Mine were three really shallow, "working" dives, which is generally a hoot (and an education) for a recreational diver

a) Lost glasses overboard in a marina slip. Next day, dived for them, surface vis 1 foot, vis at depth = zero, reducing to "less than zero" as I stirred up the mush. But after 15 rather disoriented minutes and three "surfacings" so I could read my gauges, found 'em!. Max depth 8 feet. But boy do I remember it!

b) Partly out of curiosity, and partly because I got drafted onto the local public marina board who had to repair hurricane damage at our launch ramp facility (amongst massive other damage at the marina nearby), I dived to see what shape the ramps were in underwater. Not that bad, as it turned out. I called out what I saw to my lovely wife sitting nearby, she wrote it up in a sketch, and what I showed the board turned out to be much like what the repair engineers' diver came up with a year or more later, after we'd got some grant funds to make repairs. Max depth 7 feet, complete braille dive, super easy to get disoriented when you can't read your compass.

c) Scrubbing the bottom growth on a friend's 34-foot sloop, in its marina slip. My first-ever try at this with scuba gear, 2 feet vis reducing to zero as I scubbed. What saved my cookies was a little mini toilet plunger from one of the Carnival krewe parades (whose "king" sits on a porcelain throne) which worked perfectly as a grip in one hand, to hold me in while I scrubbed with the other hand, working solely by feel. Hard work and I used more air than I figured, but it worked and I get to sail this boat. Max depth?? A massive 5 feet, baybee.....

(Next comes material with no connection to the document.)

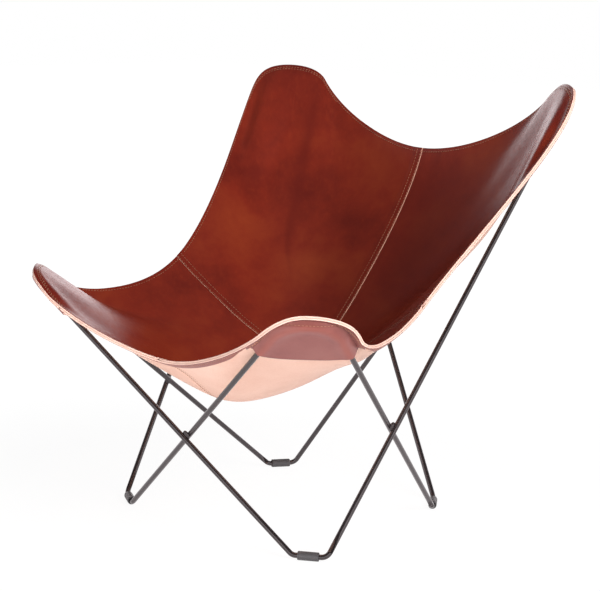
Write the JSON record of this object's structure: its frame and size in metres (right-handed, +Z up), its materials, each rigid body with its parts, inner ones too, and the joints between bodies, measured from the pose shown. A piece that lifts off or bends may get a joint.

None of these were "fun" til afterwards, then I felt proud I had got it done and not snuffed myself.

And it really increased my respect for search and recovery divers, underwater survey divers, and even the hookah-connected boat bottom scrubbers.
 
Last dive on last day of a week in Coz, several of us wanted one more trip.. DM says we're going to a spot whose name I don't recall (though it's in my log), and other divers start complaining that there's nothing to see at that area, it's a waste of money, etc. DM says "trust me, I know where the good stuff is" (yeah another "trust me dive"!). The other choice being just to walk away, we went, and it turned out to be the best dive of the week. Turtles, sea horse, flamingo tongues, sharks, barracuda, eels; just about anything that anybody wanted to see was seen on this one dive. Awesome way to end the week!
 
My innocuos but memorable dive took place in a chilly shallow backwater bay at Sandy Hook in the Gateway National Park one brisk day in October. Sandy Hook is a long narrow peninsula of sand bordered on one side by Raritan Bay and the other by the Atlantic Ocean.

I had to drop my daughter off at a Girl Scout Marine Science Day Camp taking place in the Sea Grant learning center there. While the Scouts were learning about wildlife in the bay, I figured that I had some time to kill while waiting for my future dive buddy and high tide was approaching so I brought the gear along and dove in the bay along a rock jetty.

There was not much to see in the shallows except for sand and gravel so I slowed down some and noticed small jelly fish in the water column. Breaking out my Ebay Chinese dive light I illuminated these little harmless cousins of the stinging beasts with its lumens and happily observed the bioluminescence for a while. After irradiating them to the point that I feared that they might start sizzling, I moved closer in to the jetty. I was soon surrounded by several hundred silversides, a small three inch long minnow common to the area, and observed several different colored sea weeds growing on the rocks that didn't seem noticeable during low tide. After exhausting my seemingly endless supply of bottom gas I made my way out to find the troop wading with a seine net scooping up the very critters that I was previously swimming with. They did release them after studying them.

A very relaxing and memorable dive even if it was only 7 feet deep. It was Zen-like. Very serene. No boats. No other divers. I'd go back.